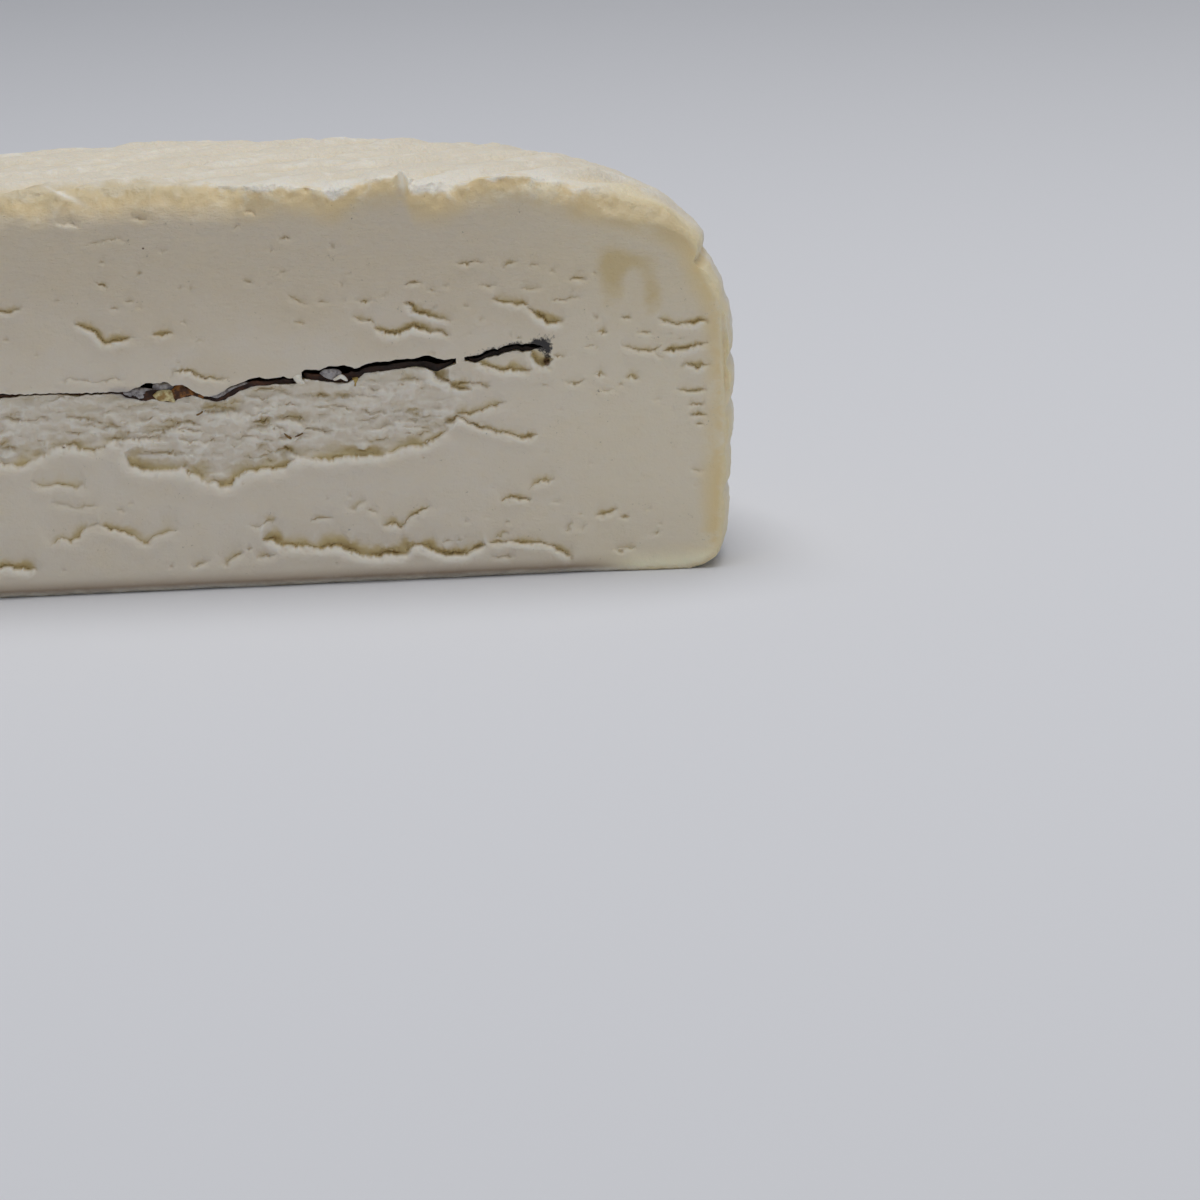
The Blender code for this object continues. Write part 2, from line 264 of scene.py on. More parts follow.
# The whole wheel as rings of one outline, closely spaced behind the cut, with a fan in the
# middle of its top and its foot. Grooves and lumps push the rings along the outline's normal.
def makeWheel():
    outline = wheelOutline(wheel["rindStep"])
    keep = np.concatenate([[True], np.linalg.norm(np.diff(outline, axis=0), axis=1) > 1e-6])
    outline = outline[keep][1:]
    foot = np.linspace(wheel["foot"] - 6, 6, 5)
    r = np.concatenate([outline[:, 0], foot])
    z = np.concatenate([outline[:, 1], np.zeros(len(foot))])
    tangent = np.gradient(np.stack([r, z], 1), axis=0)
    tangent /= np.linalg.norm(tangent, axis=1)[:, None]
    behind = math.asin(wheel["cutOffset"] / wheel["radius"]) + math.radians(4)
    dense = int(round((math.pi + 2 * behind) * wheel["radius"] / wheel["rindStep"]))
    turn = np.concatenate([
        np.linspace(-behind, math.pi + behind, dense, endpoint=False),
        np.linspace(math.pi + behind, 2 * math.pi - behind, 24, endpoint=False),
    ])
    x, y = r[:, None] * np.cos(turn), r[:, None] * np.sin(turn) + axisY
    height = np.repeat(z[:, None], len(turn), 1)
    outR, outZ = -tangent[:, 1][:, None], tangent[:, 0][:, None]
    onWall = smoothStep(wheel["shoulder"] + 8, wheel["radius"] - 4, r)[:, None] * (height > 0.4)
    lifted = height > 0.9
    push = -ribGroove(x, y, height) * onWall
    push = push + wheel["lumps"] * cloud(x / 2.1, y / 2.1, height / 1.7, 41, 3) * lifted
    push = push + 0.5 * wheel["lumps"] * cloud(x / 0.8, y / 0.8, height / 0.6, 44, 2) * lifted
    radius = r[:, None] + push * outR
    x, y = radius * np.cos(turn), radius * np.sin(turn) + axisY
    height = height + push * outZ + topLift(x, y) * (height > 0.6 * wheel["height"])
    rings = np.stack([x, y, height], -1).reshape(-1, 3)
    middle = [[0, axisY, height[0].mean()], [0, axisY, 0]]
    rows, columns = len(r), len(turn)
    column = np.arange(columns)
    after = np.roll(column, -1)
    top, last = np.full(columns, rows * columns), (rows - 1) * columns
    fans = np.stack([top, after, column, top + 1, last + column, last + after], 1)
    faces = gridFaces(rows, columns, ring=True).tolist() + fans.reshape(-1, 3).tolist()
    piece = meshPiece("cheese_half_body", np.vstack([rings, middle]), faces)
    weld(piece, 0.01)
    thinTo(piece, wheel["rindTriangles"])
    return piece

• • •

== Problem description ==
Output the data above exactly, please, line for line.

== Exercise response ==
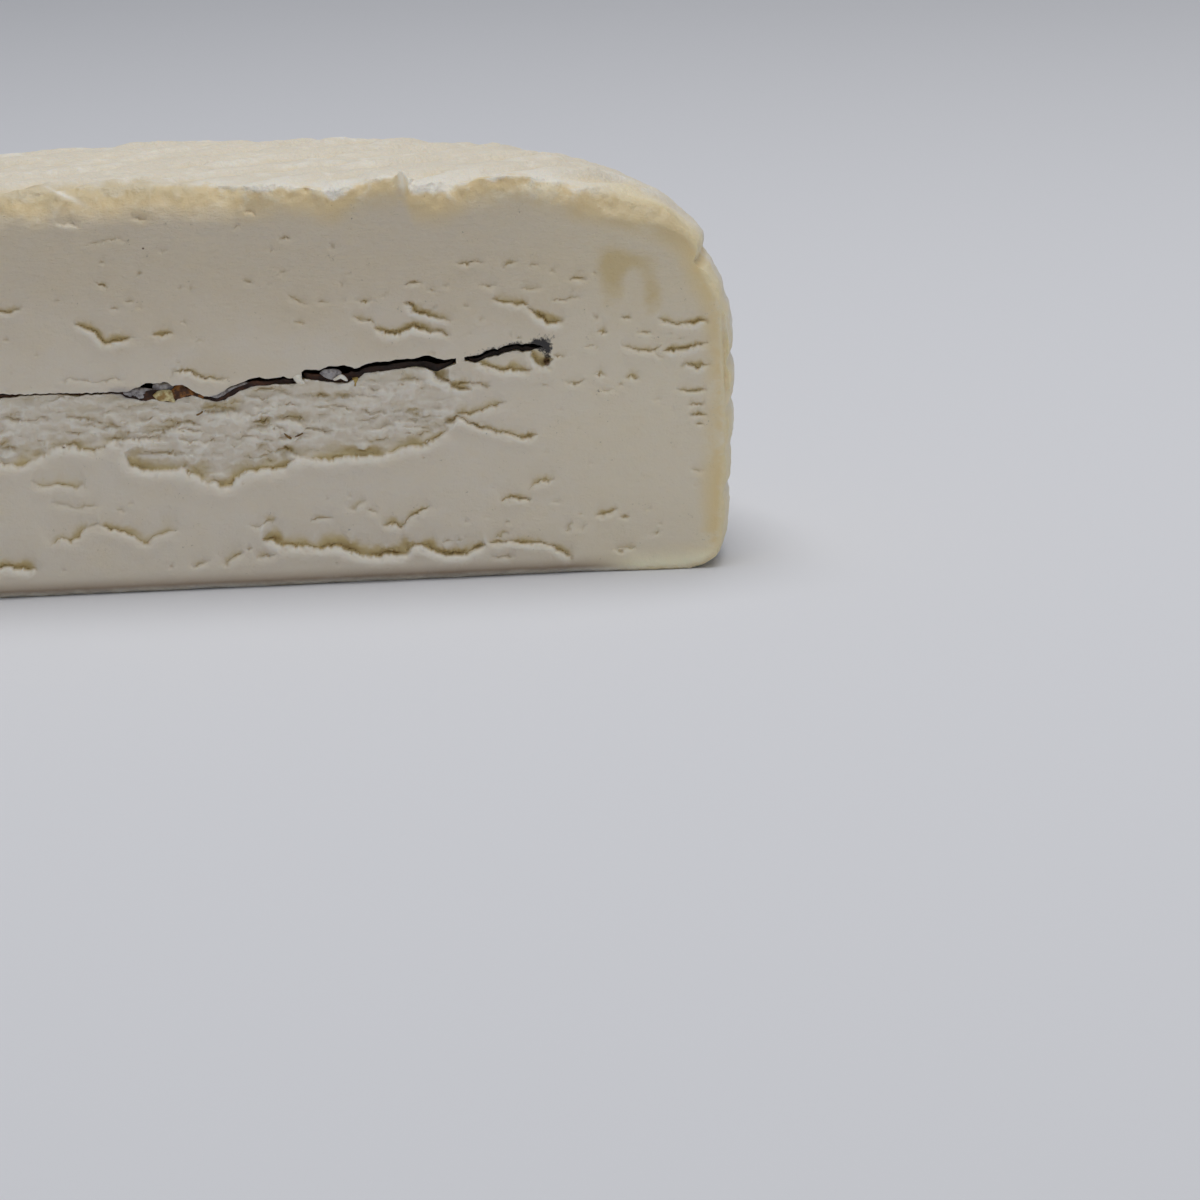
The Blender code for this object continues. Write part 2, from line 264 of scene.py on. More parts follow.
# The whole wheel as rings of one outline, closely spaced behind the cut, with a fan in the
# middle of its top and its foot. Grooves and lumps push the rings along the outline's normal.
def makeWheel():
    outline = wheelOutline(wheel["rindStep"])
    keep = np.concatenate([[True], np.linalg.norm(np.diff(outline, axis=0), axis=1) > 1e-6])
    outline = outline[keep][1:]
    foot = np.linspace(wheel["foot"] - 6, 6, 5)
    r = np.concatenate([outline[:, 0], foot])
    z = np.concatenate([outline[:, 1], np.zeros(len(foot))])
    tangent = np.gradient(np.stack([r, z], 1), axis=0)
    tangent /= np.linalg.norm(tangent, axis=1)[:, None]
    behind = math.asin(wheel["cutOffset"] / wheel["radius"]) + math.radians(4)
    dense = int(round((math.pi + 2 * behind) * wheel["radius"] / wheel["rindStep"]))
    turn = np.concatenate([
        np.linspace(-behind, math.pi + behind, dense, endpoint=False),
        np.linspace(math.pi + behind, 2 * math.pi - behind, 24, endpoint=False),
    ])
    x, y = r[:, None] * np.cos(turn), r[:, None] * np.sin(turn) + axisY
    height = np.repeat(z[:, None], len(turn), 1)
    outR, outZ = -tangent[:, 1][:, None], tangent[:, 0][:, None]
    onWall = smoothStep(wheel["shoulder"] + 8, wheel["radius"] - 4, r)[:, None] * (height > 0.4)
    lifted = height > 0.9
    push = -ribGroove(x, y, height) * onWall
    push = push + wheel["lumps"] * cloud(x / 2.1, y / 2.1, height / 1.7, 41, 3) * lifted
    push = push + 0.5 * wheel["lumps"] * cloud(x / 0.8, y / 0.8, height / 0.6, 44, 2) * lifted
    radius = r[:, None] + push * outR
    x, y = radius * np.cos(turn), radius * np.sin(turn) + axisY
    height = height + push * outZ + topLift(x, y) * (height > 0.6 * wheel["height"])
    rings = np.stack([x, y, height], -1).reshape(-1, 3)
    middle = [[0, axisY, height[0].mean()], [0, axisY, 0]]
    rows, columns = len(r), len(turn)
    column = np.arange(columns)
    after = np.roll(column, -1)
    top, last = np.full(columns, rows * columns), (rows - 1) * columns
    fans = np.stack([top, after, column, top + 1, last + column, last + after], 1)
    faces = gridFaces(rows, columns, ring=True).tolist() + fans.reshape(-1, 3).tolist()
    piece = meshPiece("cheese_half_body", np.vstack([rings, middle]), faces)
    weld(piece, 0.01)
    thinTo(piece, wheel["rindTriangles"])
    return piece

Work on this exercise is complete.